Hanson’s manipulation-as-noise hypothesis

Economist Robin Hanson argued that manipulators act like noise traders. Their irrational bets subsidize informed participants without distorting long-term prices. Research from 2024 supports this view, showing that even coordinated manipulation attempts in crypto prediction markets faded within hours as smart money corrected the distortion. Deep liquidity and diverse participants make sustained manipulation nearly impossible.

Historical attempts that failed

The Iowa Electronic Markets, one of the oldest platforms, faced several manipulation attempts in the 1990s and 2000s. Partisan groups tried to inflate candidate probabilities before elections. Each time, the market self-corrected within days. Manipulators lost money, and final forecasts remained accurate. These early cases validated prediction market basics and the wisdom of crowds principle.

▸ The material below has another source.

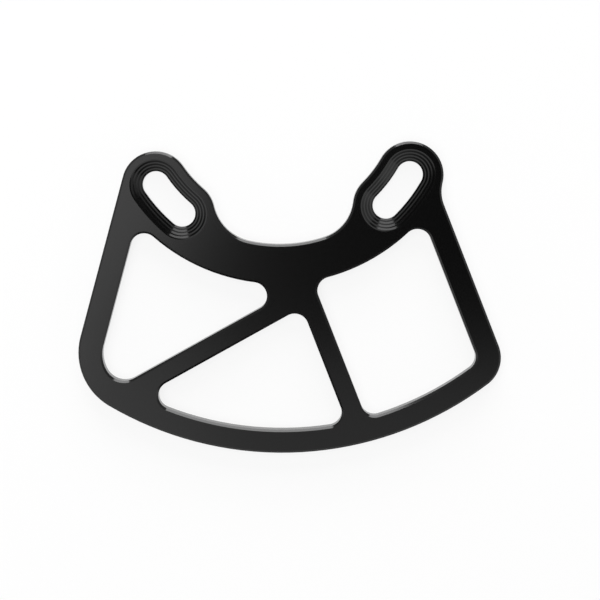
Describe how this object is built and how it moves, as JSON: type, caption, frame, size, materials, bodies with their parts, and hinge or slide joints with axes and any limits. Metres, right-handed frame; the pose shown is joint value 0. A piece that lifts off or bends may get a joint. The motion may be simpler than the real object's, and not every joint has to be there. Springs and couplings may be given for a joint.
{
  "type": "chain guide",
  "caption": "Flat milled backplate of a bicycle chain guide: a fan of bars and spokes below a round hub edge, with countersunk arc slots for its mounting bolts.",
  "frame": {"origin": "on the back face, under the centre of the plate's bounding box", "axes": "+Z out of the front face, where the countersinks are; +Y up the bicycle, from the rim to the hub opening; +X to the right as seen from the front, along the longest extent"},
  "size_m": [0.1026, 0.0758, 0.004],
  "materials": {
    "anodised_aluminium": "satin black anodised over a milled surface"
  },
  "bodies": {
    "root": {"guide_plate": "anodised_aluminium"}
  },
  "joints": []
}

More recently, a 2023 attempt on Polymarket to distort World Cup odds collapsed in under 12 hours. Arbitrageurs spotted the mispricing and flooded the opposite side, erasing the manipulation and profiting from the manipulator’s losses. The incident reinforced confidence in market mechanics.

Cases where manipulation may have succeeded

Not every market is deep or diverse. Thin markets with few traders are vulnerable. In 2025, a small-scale event contract on an emerging platform saw one whale account move prices by 15 percent for two days. Low liquidity meant few traders could counteract the distortion. The lesson: how prediction markets work depends heavily on participation and capital depth.

How modern platforms detect manipulation

Platforms like Kalshi and Polymarket now deploy real-time monitoring tools. Algorithms flag unusual trading patterns, such as sudden large orders or coordinated account activity. Human reviewers investigate flagged trades, and suspicious accounts face limits or bans. Some platforms also cap position sizes to prevent single actors from dominating thin markets.

What traders should watch for

Traders should check market liquidity before entering. High volume and tight spreads signal robust markets less prone to manipulation. Avoid contracts with fewer than 100 active participants or under $10,000 in total volume. Watch for sudden, unexplained price swings that reverse quickly, a sign that manipulation is being corrected. Diversify across multiple platforms to reduce exposure to any single market’s weaknesses.